>> BEGIN Data

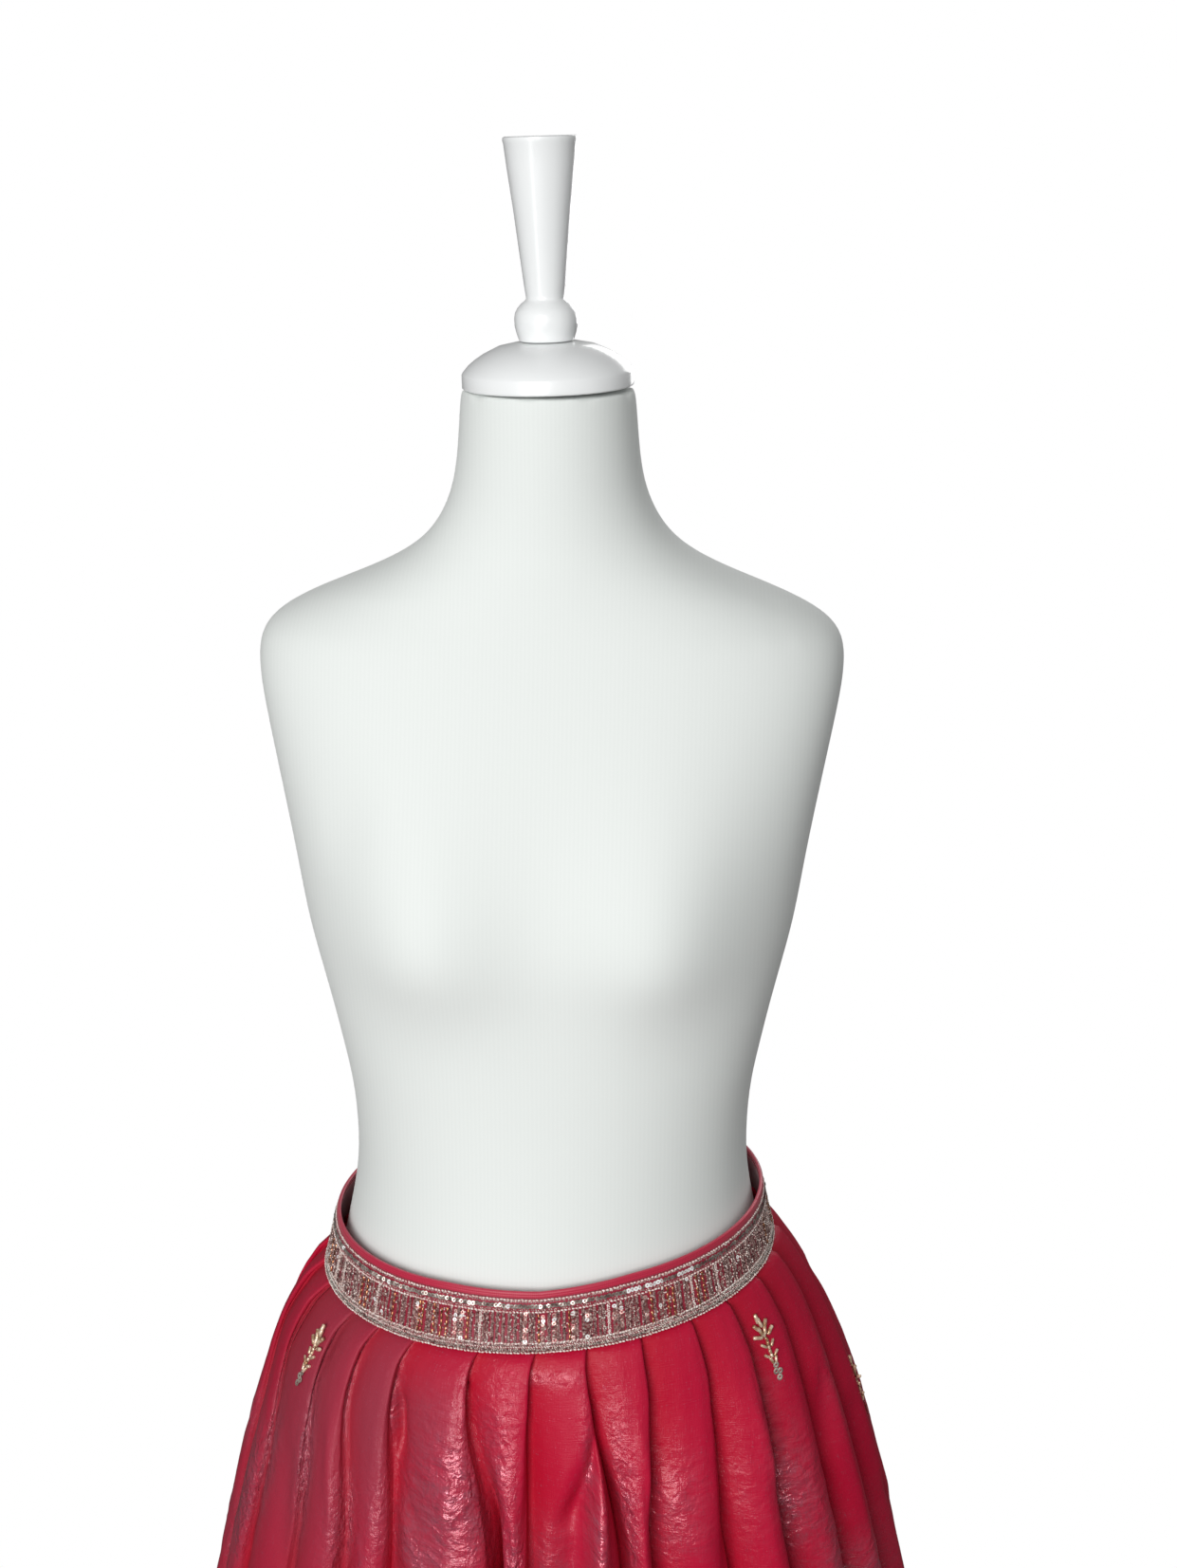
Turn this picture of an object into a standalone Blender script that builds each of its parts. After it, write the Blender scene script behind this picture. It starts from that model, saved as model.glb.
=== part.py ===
# Lehenga skirt worn by a limbless dress form on a pole stand, at real size.
# Metres, +Z up, the front faces -Y, and the origin is where the pole's axis meets the floor.

import math
import random
from collections import namedtuple

import bmesh
import bpy

# Driving dimensions of the garment
GAP = 0.0003
CLOTH = 0.0014
HEM_Z = 0.012
BAND_BOTTOM_Z = 1.006
BAND_TILT = math.radians(4.5)
BAND_HEIGHT = 0.0365
BAND_THICKNESS = 0.0022
PIPING_HEIGHT = 0.0042
PIPING_THICKNESS = 0.0030
FRONT_DIP = 0.0025
FRONT_DIP_ANGLE = math.radians(24)
TUCK = 0.010
TUCK_END = 0.0005
SEWN_FOLD = 0.0036
FORM_CLEARANCE = 0.0005

# The band's ends lap over each other at the centre back
LAP_ANGLE = math.radians(6)
LAP_RISE_ANGLE = math.radians(34)
LAP_LIFT = 0.0038
BAND_COLUMNS = 80

# Driving dimensions of the dress form and its stand
TORSO_BOTTOM_Z = 0.800
NECK_TOP_Z = 1.5865
TORSO_COLUMNS = 36
TORSO_RING_STEP = 0.036
BUST_HEIGHT_Z = 1.262
BUST_SPREAD = 0.076
BUST_PROJECTION = 0.034
BUST_HALF_WIDTH = 0.052
BUST_ABOVE = 0.075
BUST_BELOW = 0.042
CAP_TILT = math.radians(-1.6)
CAP_RADIUS = 0.052
BOARD_THICKNESS = 0.009
BOARD_INSET = 0.006
BOARD_COLUMNS = 48
POLE_RADIUS = 0.0125
POLE_FLANGE_RADIUS = 0.040
POLE_FLANGE_THICKNESS = 0.006
FOOT_RADIUS = 0.150
FOOT_THICKNESS = 0.009
COLLAR_RADIUS = 0.024
COLLAR_HEIGHT = 0.055

# The form's level sections, from its flat underside up to the neck
BodySection = namedtuple("BodySection", "z half_width half_depth centre_y squareness")
BODY = (
    BodySection(0.800, 0.1690, 0.1370, 0.002, 2.0),
    BodySection(0.850, 0.1725, 0.1430, 0.001, 2.0),
    BodySection(0.900, 0.1690, 0.1430, 0.000, 2.0),
    BodySection(0.950, 0.1600, 0.1380, -0.001, 2.0),
    BodySection(1.006, 0.1458, 0.1290, -0.002, 2.0),
    BodySection(1.046, 0.1366, 0.1200, -0.002, 2.0),
    BodySection(1.080, 0.1310, 0.1120, -0.001, 2.0),
    BodySection(1.130, 0.1330, 0.1080, 0.000, 2.1),
    BodySection(1.190, 0.1450, 0.1080, 0.002, 2.2),
    BodySection(1.250, 0.1590, 0.1060, 0.004, 2.3),
    BodySection(1.310, 0.1680, 0.1050, 0.007, 2.4),
    BodySection(1.360, 0.1770, 0.0980, 0.010, 2.5),
    BodySection(1.400, 0.1845, 0.0890, 0.012, 2.5),
    BodySection(1.422, 0.1865, 0.0830, 0.013, 2.4),
    BodySection(1.437, 0.1835, 0.0790, 0.013, 2.3),
    BodySection(1.448, 0.1725, 0.0755, 0.013, 2.1),
    BodySection(1.457, 0.1560, 0.0730, 0.013, 2.0),
    BodySection(1.465, 0.1370, 0.0710, 0.0125, 2.0),
    BodySection(1.472, 0.1190, 0.0690, 0.012, 2.0),
    BodySection(1.479, 0.1035, 0.0670, 0.011, 2.0),
    BodySection(1.487, 0.0890, 0.0645, 0.010, 2.0),
    BodySection(1.497, 0.0765, 0.0615, 0.009, 2.0),
    BodySection(1.510, 0.0670, 0.0585, 0.007, 2.0),
    BodySection(1.526, 0.0600, 0.0560, 0.005, 2.0),
    BodySection(1.546, 0.0558, 0.0546, 0.003, 2.0),
    BodySection(1.582, 0.0536, 0.0536, 0.002, 2.0),
    BodySection(1.5865, 0.0520, 0.0520, 0.002, 2.0),
)

# The skirt's rings, by their drop below the band: the folds' reach, how far the ring leans to one side, the
# folds' depth, and how far they have opened, from stage 0 where they are sewn to stage 3 at the hem
SkirtRing = namedtuple("SkirtRing", "drop half_width half_depth centre_x fold_depth stage")
SKIRT = (
    SkirtRing(0.004, 0.1580, 0.1395, -0.0020, 0.0046, 0.2),
    SkirtRing(0.014, 0.1680, 0.1460, -0.0045, 0.0072, 0.7),
    SkirtRing(0.040, 0.1840, 0.1580, -0.0050, 0.0120, 1.1),
    SkirtRing(0.080, 0.2010, 0.1735, -0.0030, 0.0180, 1.6),
    SkirtRing(0.140, 0.2215, 0.1940, -0.0010, 0.0250, 2.0),
    SkirtRing(0.240, 0.2465, 0.2200, 0.0000, 0.0325, 2.15),
    SkirtRing(0.400, 0.2810, 0.2530, 0.0000, 0.0385, 2.4),
    SkirtRing(0.690, 0.3430, 0.3120, 0.0000, 0.0390, 2.7),
    SkirtRing(0.994, 0.4050, 0.3700, 0.0000, 0.0350, 3.0),
)

# One fold of the cloth, from the valley on its left to the valley on its right. Each stage gives the
# point's place across the fold, as a share of its width, and out from the valley, as a share of its depth
FoldPoint = namedtuple("FoldPoint", "sewn pressed open hem")
FOLD_SHAPE = (
    FoldPoint((0.020, 0.00), (0.030, 0.03), (0.050, 0.02), (0.030, 0.02)),
    FoldPoint((0.280, 0.36), (0.260, 0.42), (0.200, 0.40), (0.170, 0.34)),
    FoldPoint((0.570, 0.72), (0.550, 0.80), (0.390, 0.79), (0.330, 0.78)),
    FoldPoint((0.830, 0.97), (0.840, 1.00), (0.610, 1.00), (0.520, 1.00)),
    FoldPoint((0.920, 1.00), (0.980, 0.92), (0.810, 0.93), (0.700, 0.90)),
    FoldPoint((0.955, 0.72), (0.975, 0.65), (0.930, 0.64), (0.840, 0.56)),
    FoldPoint((0.975, 0.38), (0.925, 0.36), (0.955, 0.32), (0.910, 0.24)),
    FoldPoint((0.990, 0.08), (0.940, 0.09), (0.980, 0.07), (0.965, 0.05)),
)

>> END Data

Work instructions: Exactly as they appear, please write out the lines from the opening of the listing above down to the line containing "FORM_CLEARANCE = 0.0005", with both end lines included.

Solution:
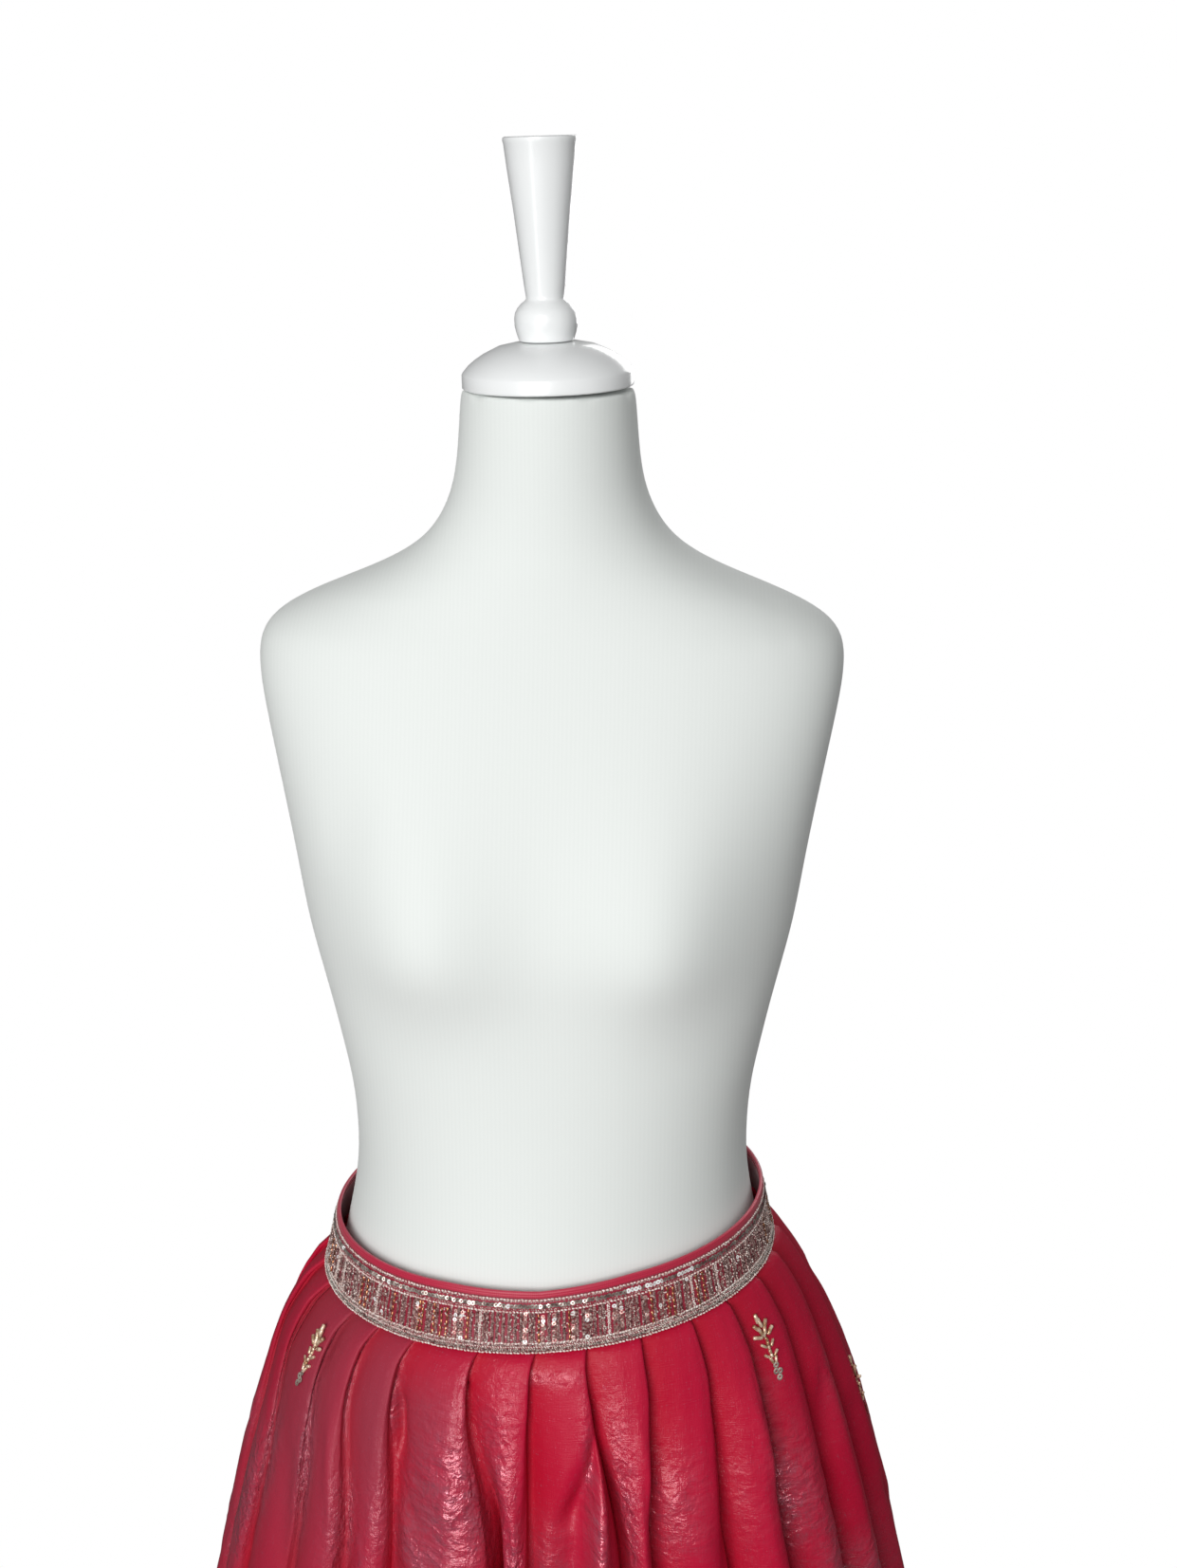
Turn this picture of an object into a standalone Blender script that builds each of its parts. After it, write the Blender scene script behind this picture. It starts from that model, saved as model.glb.
=== part.py ===
# Lehenga skirt worn by a limbless dress form on a pole stand, at real size.
# Metres, +Z up, the front faces -Y, and the origin is where the pole's axis meets the floor.

import math
import random
from collections import namedtuple

import bmesh
import bpy

# Driving dimensions of the garment
GAP = 0.0003
CLOTH = 0.0014
HEM_Z = 0.012
BAND_BOTTOM_Z = 1.006
BAND_TILT = math.radians(4.5)
BAND_HEIGHT = 0.0365
BAND_THICKNESS = 0.0022
PIPING_HEIGHT = 0.0042
PIPING_THICKNESS = 0.0030
FRONT_DIP = 0.0025
FRONT_DIP_ANGLE = math.radians(24)
TUCK = 0.010
TUCK_END = 0.0005
SEWN_FOLD = 0.0036
FORM_CLEARANCE = 0.0005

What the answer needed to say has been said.